Your nervous system is trying to tell you something. It’s trying to protect you. When love is the reason you stay, your body relaxes into them. When fear is the reason, your body stays on alert.

Pay attention to that heaviness. It’s not nothing.

9. “You’ve stopped planning the future with them.”

You used to talk about where you’d live, what you’d name your kids, where you’d retire. Now you stop yourself. You don’t make plans for next summer because you don’t know if you’ll still be together. You don’t imagine holidays or trips or milestones because it feels like a lie.

When love is the driving force, the future feels exciting and open. When fear is the driving force, the future feels uncertain and scary.

If you can’t picture a happy next chapter with them, you’re probably just waiting for a sign that it’s okay to leave. That sign is already here.

10. “You’re more afraid of the pain of leaving than the pain of staying.”

This is the big one. At the end of the day, most of us choose the devil we know.

Leaving means grief, uncertainty, loneliness, the practical nightmare of untangling a life. Staying means the familiar ache, the quiet unhappiness, the slow erosion of yourself.

And somehow, the slow erosion feels safer because it doesn’t require a single dramatic moment. But here’s the truth: the pain of staying doesn’t go away. It just spreads out over years until you don’t even remember what joy felt like.

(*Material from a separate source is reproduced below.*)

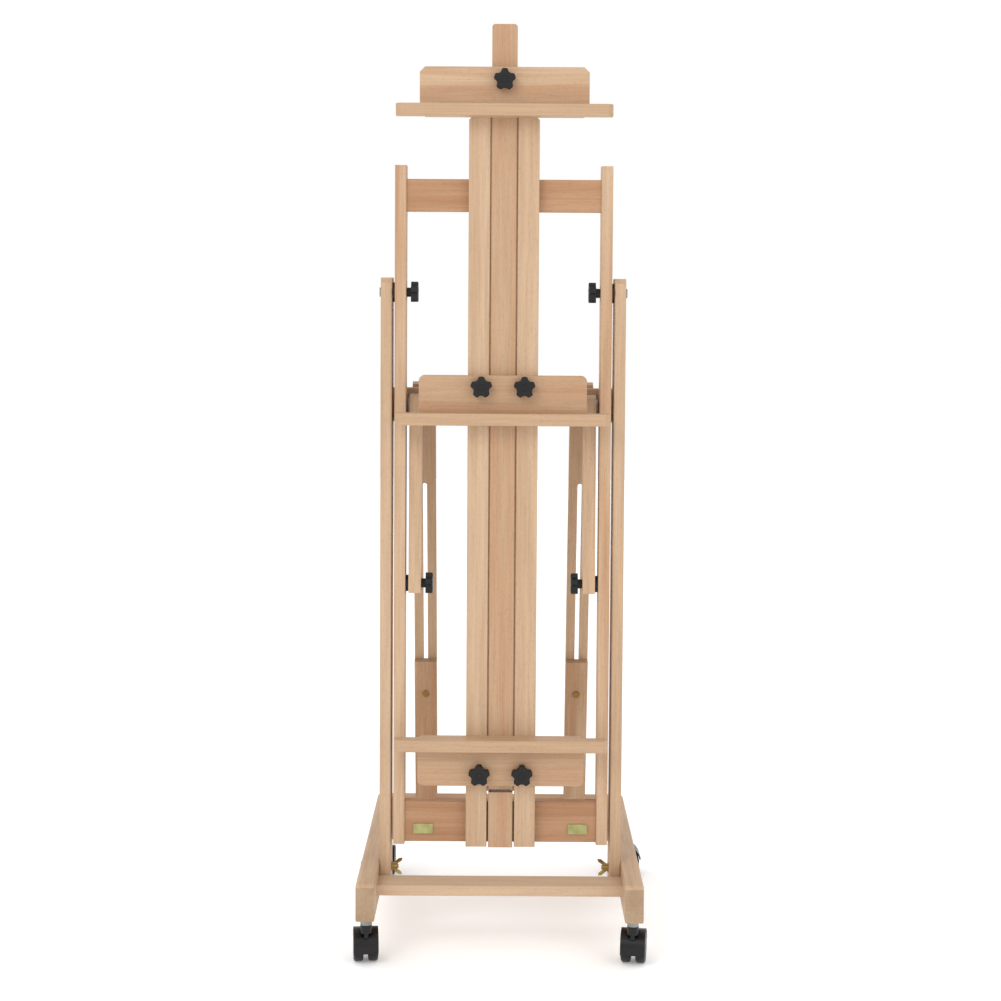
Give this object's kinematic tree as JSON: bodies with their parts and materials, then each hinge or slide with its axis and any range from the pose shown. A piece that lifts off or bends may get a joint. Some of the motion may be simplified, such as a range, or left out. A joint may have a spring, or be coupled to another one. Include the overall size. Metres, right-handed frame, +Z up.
{
  "type": "artist easel",
  "caption": "Wooden studio easel: upright posts on a castered base, tilting mast frame, sliding centre bar, top canvas holder, two clamping trays and a telescoping rear brace.",
  "frame": {"origin": "on the floor, midway between the two runners, 255 mm behind the front casters' stems", "axes": "+X to the painter's right, +Y to the back, +Z up"},
  "size_m": [0.5896, 0.645, 1.778],
  "materials": {
    "beech": "satin",
    "black_plastic": "matte",
    "caster_black": "satin",
    "wheel_black": "matte",
    "zinc_steel": "satin",
    "yellow_zinc": "satin",
    "pale_catch": "satin"
  },
  "bodies": {
    "base": {"left_runner": "beech", "right_runner": "beech", "front_cross_bar": "beech", "rear_cross_bar": "beech", "base_screws": "zinc_steel", "caster_stems": "zinc_steel", "upright_bolts": "yellow_zinc", "hinge_base_leaves": "yellow_zinc"},
    "uprights": {"left_upright": "beech", "right_upright": "beech", "upright_cross_rail": "beech", "pivot_bolts": "zinc_steel", "pivot_spacers": "black_plastic", "upright_hinges": "zinc_steel"},
    "frame": {"left_stile": "beech", "right_stile": "beech", "frame_top_rail": "beech", "frame_bottom_rail": "beech", "left_mast_strip": "beech", "right_mast_strip": "beech", "frame_screws": "zinc_steel", "mast_stop_block": "beech", "catch_plates": "pale_catch"},
    "bar": {"centre_bar": "beech"},
    "top_holder": {"top_holder_panel": "beech", "top_holder_lip": "beech", "top_holder_cleat": "beech"},
    "canvas_tray": {"canvas_tray_panel": "beech", "canvas_tray_lip": "beech", "canvas_tray_cleat": "beech"},
    "lower_tray": {"lower_tray_panel": "beech", "lower_tray_lip": "beech", "lower_tray_cleat": "beech"},
    "arms": {"stay_arms": "beech", "arm_spacers": "black_plastic"},
    "struts": {"brace_struts": "beech"},
    "foot": {"foot_boards": "beech", "foot_rail": "beech", "strut_bolts": "yellow_zinc", "hinge_flap_leaves": "yellow_zinc"},
    "caster_front_left": {"caster_front_left_housing": "caster_black"},
    "wheels_front_left": {"caster_front_left_wheels": "wheel_black"},
    "caster_front_right": {"caster_front_right_housing": "caster_black"},
    "wheels_front_right": {"caster_front_right_wheels": "wheel_black"},
    "caster_rear_left": {"caster_rear_left_housing": "caster_black"},
    "wheels_rear_left": {"caster_rear_left_wheels": "wheel_black"},
    "caster_rear_right": {"caster_rear_right_housing": "caster_black"},
    "wheels_rear_right": {"caster_rear_right_wheels": "wheel_black"},
    "top_holder_knob": {"top_holder_knob": "black_plastic"},
    "canvas_tray_left_knob": {"canvas_tray_left_knob": "black_plastic"},
    "lower_tray_left_knob": {"lower_tray_left_knob": "black_plastic"},
    "left_pivot_knob": {"left_pivot_knob": "black_plastic"},
    "left_arm_knob": {"left_arm_knob": "black_plastic"},
    "left_strut_knob": {"left_strut_knob": "black_plastic"},
    "canvas_tray_right_knob": {"canvas_tray_right_knob": "black_plastic"},
    "lower_tray_right_knob": {"lower_tray_right_knob": "black_plastic"},
    "right_pivot_knob": {"right_pivot_knob": "black_plastic"},
    "right_arm_knob": {"right_arm_knob": "black_plastic"},
    "right_strut_knob": {"right_strut_knob": "black_plastic"},
    "mast_lock_knob": {"mast_lock_knob": "black_plastic"}
  },
  "joints": [
    {"name": "upright_tilt", "type": "hinge", "parent": "base", "child": "uprights", "pos_m": [0, -0.113, 0.145], "axis": [-1, 0, 0], "range_deg": [-3, 8]},
    {"name": "foot_tilt", "type": "hinge", "parent": "base", "child": "foot", "pos_m": [0, 0.198, 0.143], "axis": [-1, 0, 0], "range_deg": [-4, 9]},
    {"name": "strut_slide", "type": "slide", "parent": "foot", "child": "struts", "axis": [0, -0.238, 0.9713], "range_m": [-0.045, 0.02]},
    {"name": "frame_tilt", "type": "hinge", "parent": "uprights", "child": "frame", "pos_m": [0, -0.1275, 1.271], "axis": [-1, 0, 0], "range_deg": [0, 50]},
    {"name": "arm_swing", "type": "hinge", "parent": "uprights", "child": "arms", "pos_m": [0, -0.1075, 1.052], "axis": [-1, 0, 0], "range_deg": [-1, 81]},
    {"name": "bar_slide", "type": "slide", "parent": "frame", "child": "bar", "axis": [0, 0, 1], "range_m": [0, 0.4]},
    {"name": "top_holder_slide", "type": "slide", "parent": "bar", "child": "top_holder", "axis": [0, 0, 1], "range_m": [0, 0.08]},
    {"name": "canvas_tray_slide", "type": "slide", "parent": "frame", "child": "canvas_tray", "axis": [0, 0, 1], "range_m": [-0.35, 0.28]},
    {"name": "lower_tray_slide", "type": "slide", "parent": "frame", "child": "lower_tray", "axis": [0, 0, 1], "range_m": [-0.012, 0.24]},
    {"name": "swivel_front_left", "type": "hinge", "parent": "base", "child": "caster_front_left", "pos_m": [-0.2525, -0.255, 0.08], "axis": [0, 0, 1], "continuous": true},
    {"name": "roll_front_left", "type": "hinge", "parent": "caster_front_left", "child": "wheels_front_left", "pos_m": [-0.2548, -0.23312, 0.03], "axis": [0.9945, 0.1045, 0], "continuous": true},
    {"name": "swivel_front_right", "type": "hinge", "parent": "base", "child": "caster_front_right", "pos_m": [0.2525, -0.255, 0.08], "axis": [0, 0, 1], "continuous": true},
    {"name": "roll_front_right", "type": "hinge", "parent": "caster_front_right", "child": "wheels_front_right", "pos_m": [0.25556, -0.23321, 0.03], "axis": [0.9903, -0.1392, 0], "continuous": true},
    {"name": "swivel_rear_left", "type": "hinge", "parent": "base", "child": "caster_rear_left", "pos_m": [-0.2525, 0.32, 0.08], "axis": [0, 0, 1], "continuous": true},
    {"name": "roll_rear_left", "type": "hinge", "parent": "caster_rear_left", "child": "wheels_rear_left", "pos_m": [-0.2525, 0.298, 0.03], "axis": [-1, 0, 0], "continuous": true},
    {"name": "swivel_rear_right", "type": "hinge", "parent": "base", "child": "caster_rear_right", "pos_m": [0.2525, 0.32, 0.08], "axis": [0, 0, 1], "continuous": true},
    {"name": "roll_rear_right", "type": "hinge", "parent": "caster_rear_right", "child": "wheels_rear_right", "pos_m": [0.2745, 0.32, 0.03], "axis": [0, -1, 0], "continuous": true},
    {"name": "top_holder_knob_turn", "type": "hinge", "parent": "top_holder", "child": "top_holder_knob", "pos_m": [0, -0.181, 1.671], "axis": [0, -1, 0], "continuous": true},
    {"name": "canvas_tray_left_knob_turn", "type": "hinge", "parent": "canvas_tray", "child": "canvas_tray_left_knob", "pos_m": [-0.041, -0.181, 1.092], "axis": [0, -1, 0], "continuous": true},
    {"name": "lower_tray_left_knob_turn", "type": "hinge", "parent": "lower_tray", "child": "lower_tray_left_knob", "pos_m": [-0.041, -0.181, 0.3475], "axis": [0, -1, 0], "continuous": true},
    {"name": "left_pivot_knob_turn", "type": "hinge", "parent": "uprights", "child": "left_pivot_knob", "pos_m": [-0.18, -0.1275, 1.271], "axis": [1, 0, 0], "continuous": true},
    {"name": "left_arm_knob_turn", "type": "hinge", "parent": "arms", "child": "left_arm_knob", "pos_m": [-0.15, -0.1275, 0.708], "axis": [1, 0, 0], "continuous": true},
    {"name": "left_strut_knob_turn", "type": "hinge", "parent": "foot", "child": "left_strut_knob", "pos_m": [-0.155, 0.11797, 0.45492], "axis": [0, 0.9713, 0.238], "continuous": true},
    {"name": "canvas_tray_right_knob_turn", "type": "hinge", "parent": "canvas_tray", "child": "canvas_tray_right_knob", "pos_m": [0.041, -0.181, 1.092], "axis": [0, -1, 0], "continuous": true},
    {"name": "lower_tray_right_knob_turn", "type": "hinge", "parent": "lower_tray", "child": "lower_tray_right_knob", "pos_m": [0.041, -0.181, 0.3475], "axis": [0, -1, 0], "continuous": true},
    {"name": "right_pivot_knob_turn", "type": "hinge", "parent": "uprights", "child": "right_pivot_knob", "pos_m": [0.18, -0.1275, 1.271], "axis": [-1, 0, 0], "continuous": true},
    {"name": "right_arm_knob_turn", "type": "hinge", "parent": "arms", "child": "right_arm_knob", "pos_m": [0.15, -0.1275, 0.708], "axis": [-1, 0, 0], "continuous": true},
    {"name": "right_strut_knob_turn", "type": "hinge", "parent": "foot", "child": "right_strut_knob", "pos_m": [0.155, 0.11797, 0.45492], "axis": [0, 0.9713, 0.238], "continuous": true},
    {"name": "mast_lock_knob_turn", "type": "hinge", "parent": "frame", "child": "mast_lock_knob", "pos_m": [0, -0.1245, 1.456], "axis": [0, 1, 0], "continuous": true}
  ],
  "couplings": [
    {"joint": "foot_tilt", "follows": "upright_tilt", "ratio": 0.935},
    {"joint": "strut_slide", "follows": "upright_tilt", "m_per_rad": -0.3},
    {"joint": "arm_swing", "follows": "frame_tilt", "ratio": 1.585}
  ]
}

The pain of leaving is intense, but it’s also temporary. And on the other side of it is a life you actually want to be in, not one you’re just surviving.

If any of these signs hit a little too close to home, don’t panic. Don’t make a decision today. Just start paying attention. Notice the relief, the daydreams, the silence, the heaviness. Let yourself feel the truth you’ve been avoiding.

And then, when you’re ready, ask yourself the only question that matters: Am I staying because I love this, or because I’m afraid to leave?

The answer might break your heart. But it will also set you free.